Sexta-feira, 12 Dezembro 2025

Em tom de opinião

Maria Graça: A virtude da paciência

A paciência é, reconhecidamente, uma das maiores virtudes do povo cabo-verdiano. Foi ela que permitiu atravessar décadas de escassez, gerir a distância imposta pela emigração e manter a coesão social, mesmo quando as circunstâncias não convidavam ao otimismo. A paciência tornou-se quase um traço identitário, frequentemente celebrado como sinal de maturidade coletiva e prova de estabilidade política. Talvez por isso, à medida que nos aproximamos de 2026, a paciência volte a ser discretamente convocada. Pede-se paciência à juventude — jovem demais para desistir, madura o suficiente para esperar. Pede-se paciência às famílias, convidadas a compreender que o custo de vida é um fenómeno global, mesmo quando o rendimento continua firmemente local. Pede-se paciência aos trabalhadores, tranquilizados pela ideia de que a melhoria está sempre prevista para a próxima fase, o próximo programa, o próximo ciclo.

Entretanto, as oportunidades seguem um percurso tão estável quanto previsível. Não se perdem, não se evaporam, apenas circulam com notável disciplina pelos mesmos setores, territórios e redes. São oportunidades resilientes, que resistem à rotatividade e reconhecem com facilidade quem já lhes é familiar. Para os restantes, fica a aprendizagem precoce de uma virtude essencial: saber esperar sem fazer demasiado ruído.

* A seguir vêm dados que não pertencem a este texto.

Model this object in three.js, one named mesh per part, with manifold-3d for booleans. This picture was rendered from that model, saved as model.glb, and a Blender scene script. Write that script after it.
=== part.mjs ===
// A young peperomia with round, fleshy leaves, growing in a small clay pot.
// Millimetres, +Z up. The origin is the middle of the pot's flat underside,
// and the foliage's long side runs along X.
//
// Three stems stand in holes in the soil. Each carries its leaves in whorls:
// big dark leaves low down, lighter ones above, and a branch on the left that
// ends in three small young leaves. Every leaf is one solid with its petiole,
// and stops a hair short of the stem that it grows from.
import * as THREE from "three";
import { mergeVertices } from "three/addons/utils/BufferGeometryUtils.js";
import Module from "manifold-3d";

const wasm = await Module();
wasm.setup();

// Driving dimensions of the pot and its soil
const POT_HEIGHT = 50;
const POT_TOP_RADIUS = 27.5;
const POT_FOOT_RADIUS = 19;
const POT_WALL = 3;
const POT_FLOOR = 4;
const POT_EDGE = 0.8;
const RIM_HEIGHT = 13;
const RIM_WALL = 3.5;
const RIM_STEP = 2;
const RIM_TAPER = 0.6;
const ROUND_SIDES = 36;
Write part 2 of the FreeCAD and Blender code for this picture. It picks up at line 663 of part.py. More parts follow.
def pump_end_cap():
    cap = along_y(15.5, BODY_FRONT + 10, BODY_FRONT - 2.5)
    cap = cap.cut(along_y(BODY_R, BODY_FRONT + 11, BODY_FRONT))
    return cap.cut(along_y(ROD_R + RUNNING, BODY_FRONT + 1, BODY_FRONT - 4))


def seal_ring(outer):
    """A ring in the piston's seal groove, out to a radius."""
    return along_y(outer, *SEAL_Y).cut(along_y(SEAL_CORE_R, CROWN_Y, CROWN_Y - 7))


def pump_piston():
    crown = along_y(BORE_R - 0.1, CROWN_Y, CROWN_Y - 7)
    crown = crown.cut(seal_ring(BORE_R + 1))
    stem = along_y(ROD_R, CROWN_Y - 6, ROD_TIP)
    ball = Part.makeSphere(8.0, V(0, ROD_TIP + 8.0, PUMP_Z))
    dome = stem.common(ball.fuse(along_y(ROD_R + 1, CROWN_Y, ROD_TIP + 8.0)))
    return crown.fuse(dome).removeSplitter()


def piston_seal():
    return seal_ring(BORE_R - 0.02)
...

É neste contexto que o conhecido “tem tempo” se revela um instrumento de gestão particularmente eficaz. O “tem tempo” tem a vantagem de não negar problemas nem prometer ruturas. Funciona como uma almofada social: absorve a inquietação, dilui a urgência e transforma a expectativa em hábito. Não entusiasma, mas tranquiliza. Afinal, quando tudo “tem tempo”, raramente alguém é chamado a explicar por que razão nada chega verdadeiramente a acontecer.

Importa reconhecer que o país funciona. As instituições mantêm-se, os calendários cumprem-se, os discursos são equilibrados e a estabilidade permanece intacta. Tudo avança, ainda que com passos contidos, cuidadosamente calculados para não perturbar o equilíbrio existente. Talvez seja essa eficiência serena que torne mais difícil perceber quando a paciência deixa de ser virtude e começa a ser estratégia — não de superação, mas de adiamento.

Chegados a 2026, o dilema nacional não será escolher entre desordem e estabilidade. Essa escolha foi feita há muito tempo. A questão, mais subtil, será saber se a paciência continuará a ser apresentada como resposta suficiente a uma sociedade que, sem levantar demasiado a voz, começa a pedir outras coisas: mais horizonte para os jovens, mais previsibilidade para quem vive do trabalho, mais abertura num sistema onde a concentração de oportunidades se tornou quase um dado natural.

Nada disto parece urgente. Não há alarmes, não há colapsos, não há dramatismos. Talvez porque a ausência de urgência seja, ela própria, o maior sinal de que o essencial tem sido sistematicamente adiado. Os países raramente se perdem por excesso de conflito. Perdem-se, muitas vezes, por excesso de conforto institucional, quando a calma se instala como substituta da decisão.

A paciência continuará, sem dúvida, a ser uma virtude. A questão é saber se, em 2026, ela será ainda uma escolha consciente — ou apenas um hábito bem ensaiado.